** begin Materials provided **

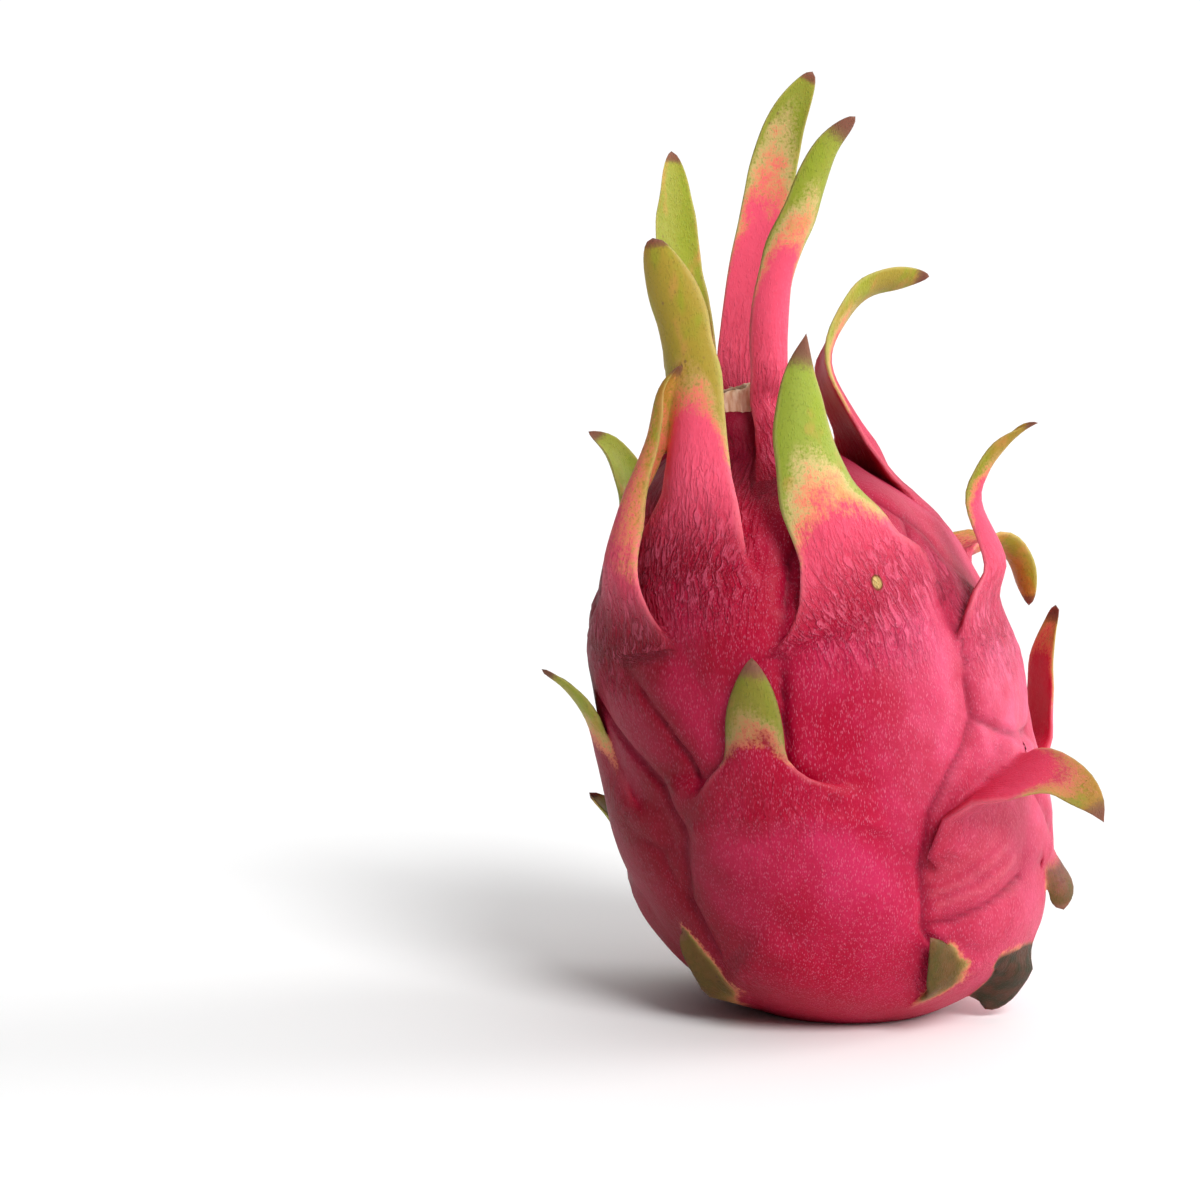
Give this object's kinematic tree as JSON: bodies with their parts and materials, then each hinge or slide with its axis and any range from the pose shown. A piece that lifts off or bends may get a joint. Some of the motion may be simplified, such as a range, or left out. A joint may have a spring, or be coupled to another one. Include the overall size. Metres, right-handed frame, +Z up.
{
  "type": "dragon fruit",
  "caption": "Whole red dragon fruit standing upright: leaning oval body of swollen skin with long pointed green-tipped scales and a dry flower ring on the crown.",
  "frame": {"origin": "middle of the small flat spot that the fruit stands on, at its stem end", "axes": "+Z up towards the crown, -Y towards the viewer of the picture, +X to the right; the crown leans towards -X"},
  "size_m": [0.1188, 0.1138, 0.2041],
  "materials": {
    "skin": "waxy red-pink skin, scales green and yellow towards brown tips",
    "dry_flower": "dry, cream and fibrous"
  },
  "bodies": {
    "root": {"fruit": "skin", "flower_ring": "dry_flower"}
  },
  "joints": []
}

** end Materials provided **
** begin Materials provided **

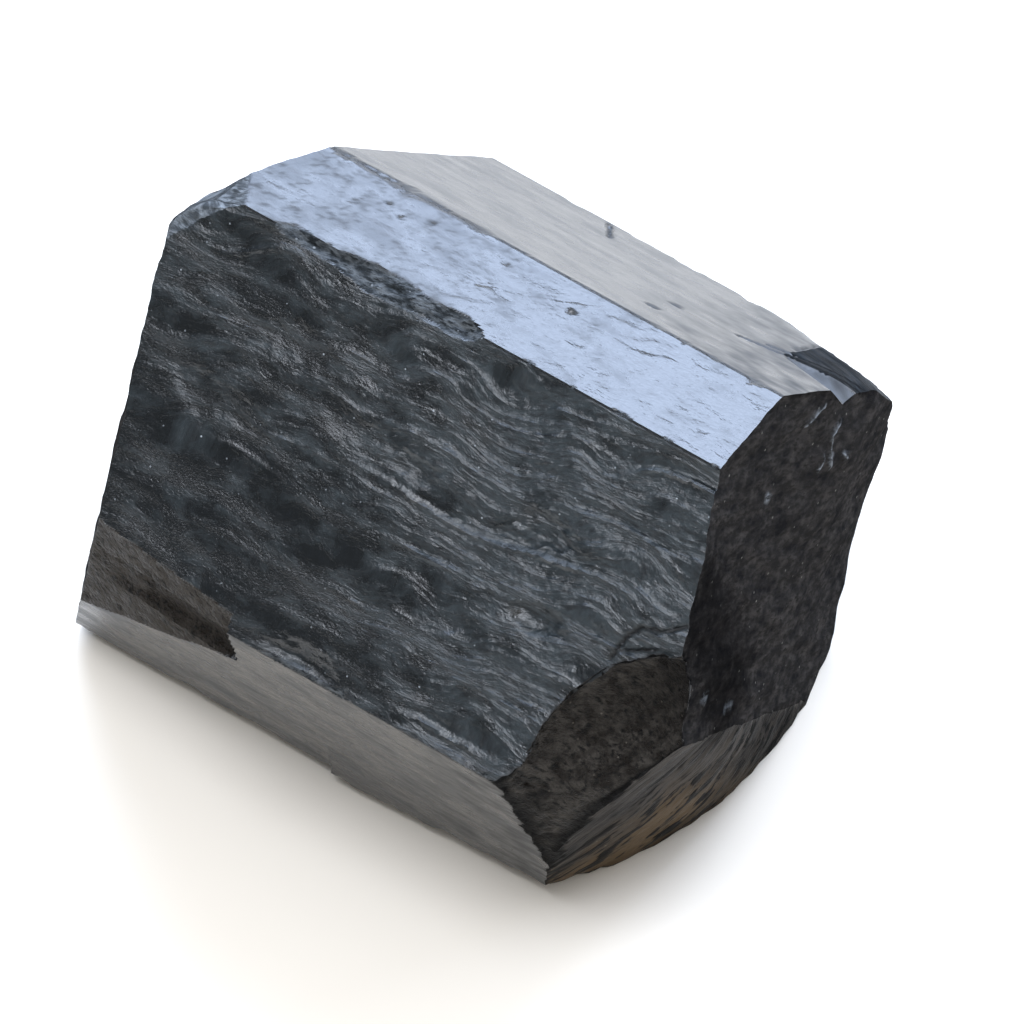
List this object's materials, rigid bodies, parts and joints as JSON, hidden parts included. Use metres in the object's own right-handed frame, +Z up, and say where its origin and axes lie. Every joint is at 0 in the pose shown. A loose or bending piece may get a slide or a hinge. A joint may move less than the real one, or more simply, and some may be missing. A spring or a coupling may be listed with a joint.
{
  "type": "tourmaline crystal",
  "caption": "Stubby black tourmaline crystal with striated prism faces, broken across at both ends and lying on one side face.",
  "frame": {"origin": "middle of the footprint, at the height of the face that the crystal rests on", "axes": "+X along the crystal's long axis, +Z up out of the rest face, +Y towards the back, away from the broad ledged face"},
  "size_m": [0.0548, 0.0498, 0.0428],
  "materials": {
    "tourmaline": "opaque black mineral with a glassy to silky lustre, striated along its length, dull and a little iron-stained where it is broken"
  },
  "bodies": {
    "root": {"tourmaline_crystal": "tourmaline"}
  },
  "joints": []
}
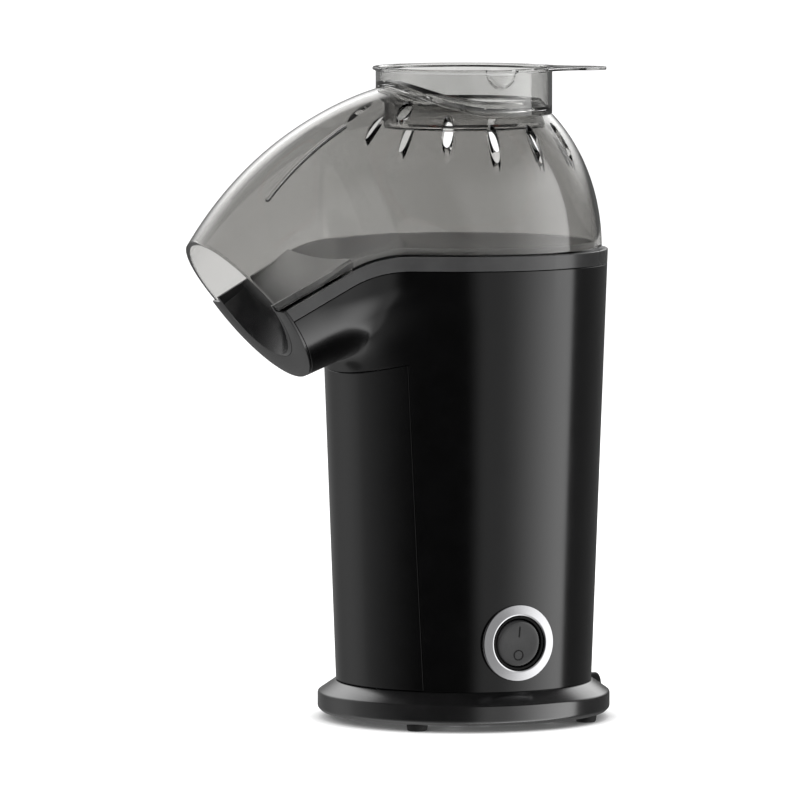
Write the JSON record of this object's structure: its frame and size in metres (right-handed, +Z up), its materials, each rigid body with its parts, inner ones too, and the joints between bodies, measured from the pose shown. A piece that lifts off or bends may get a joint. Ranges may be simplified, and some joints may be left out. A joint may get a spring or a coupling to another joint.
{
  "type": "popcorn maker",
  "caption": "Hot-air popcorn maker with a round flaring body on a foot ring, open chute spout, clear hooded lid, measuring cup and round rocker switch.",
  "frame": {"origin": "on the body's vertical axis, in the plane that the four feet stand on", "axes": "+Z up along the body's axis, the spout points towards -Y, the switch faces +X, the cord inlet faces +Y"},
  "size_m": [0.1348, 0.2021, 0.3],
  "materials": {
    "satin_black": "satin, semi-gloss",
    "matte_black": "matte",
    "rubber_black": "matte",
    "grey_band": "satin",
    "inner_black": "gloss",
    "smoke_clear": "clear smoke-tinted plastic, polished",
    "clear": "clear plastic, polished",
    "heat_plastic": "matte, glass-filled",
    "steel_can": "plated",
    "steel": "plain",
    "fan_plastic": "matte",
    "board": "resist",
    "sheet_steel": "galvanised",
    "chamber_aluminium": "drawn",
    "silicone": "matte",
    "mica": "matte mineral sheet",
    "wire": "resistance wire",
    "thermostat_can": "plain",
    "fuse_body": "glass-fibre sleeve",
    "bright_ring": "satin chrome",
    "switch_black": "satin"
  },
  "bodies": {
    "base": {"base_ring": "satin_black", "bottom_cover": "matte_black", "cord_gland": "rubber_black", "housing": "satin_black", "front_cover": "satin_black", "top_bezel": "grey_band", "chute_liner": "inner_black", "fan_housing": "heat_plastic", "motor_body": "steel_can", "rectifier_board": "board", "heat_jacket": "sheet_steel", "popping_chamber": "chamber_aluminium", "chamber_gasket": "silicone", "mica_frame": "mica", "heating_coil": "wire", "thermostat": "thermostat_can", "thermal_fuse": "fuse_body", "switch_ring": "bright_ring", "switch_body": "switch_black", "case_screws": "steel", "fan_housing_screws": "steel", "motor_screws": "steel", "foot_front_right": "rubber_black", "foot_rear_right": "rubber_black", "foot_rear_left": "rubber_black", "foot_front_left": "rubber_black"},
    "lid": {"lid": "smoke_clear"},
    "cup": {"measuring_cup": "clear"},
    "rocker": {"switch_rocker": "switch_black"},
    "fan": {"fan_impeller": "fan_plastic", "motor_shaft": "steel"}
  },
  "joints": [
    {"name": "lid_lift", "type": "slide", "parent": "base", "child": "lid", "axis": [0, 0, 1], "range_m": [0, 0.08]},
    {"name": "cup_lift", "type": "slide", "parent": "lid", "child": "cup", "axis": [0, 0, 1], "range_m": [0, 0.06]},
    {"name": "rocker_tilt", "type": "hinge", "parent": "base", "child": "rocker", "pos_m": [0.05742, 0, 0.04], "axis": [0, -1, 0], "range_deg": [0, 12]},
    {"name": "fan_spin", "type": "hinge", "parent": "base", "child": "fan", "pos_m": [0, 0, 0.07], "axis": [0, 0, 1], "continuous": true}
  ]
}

** end Materials provided **

▸ **Requirement**:
Copy, from the material above, each line in which the string "axis" occurs.

▸ **Output below**:
Give this object's kinematic tree as JSON: bodies with their parts and materials, then each hinge or slide with its axis and any range from the pose shown. A piece that lifts off or bends may get a joint. Some of the motion may be simplified, such as a range, or left out. A joint may have a spring, or be coupled to another one. Include the overall size. Metres, right-handed frame, +Z up.
  "frame": {"origin": "middle of the footprint, at the height of the face that the crystal rests on", "axes": "+X along the crystal's long axis, +Z up out of the rest face, +Y towards the back, away from the broad ledged face"},
  "frame": {"origin": "on the body's vertical axis, in the plane that the four feet stand on", "axes": "+Z up along the body's axis, the spout points towards -Y, the switch faces +X, the cord inlet faces +Y"},
    {"name": "lid_lift", "type": "slide", "parent": "base", "child": "lid", "axis": [0, 0, 1], "range_m": [0, 0.08]},
    {"name": "cup_lift", "type": "slide", "parent": "lid", "child": "cup", "axis": [0, 0, 1], "range_m": [0, 0.06]},
    {"name": "rocker_tilt", "type": "hinge", "parent": "base", "child": "rocker", "pos_m": [0.05742, 0, 0.04], "axis": [0, -1, 0], "range_deg": [0, 12]},
    {"name": "fan_spin", "type": "hinge", "parent": "base", "child": "fan", "pos_m": [0, 0, 0.07], "axis": [0, 0, 1], "continuous": true}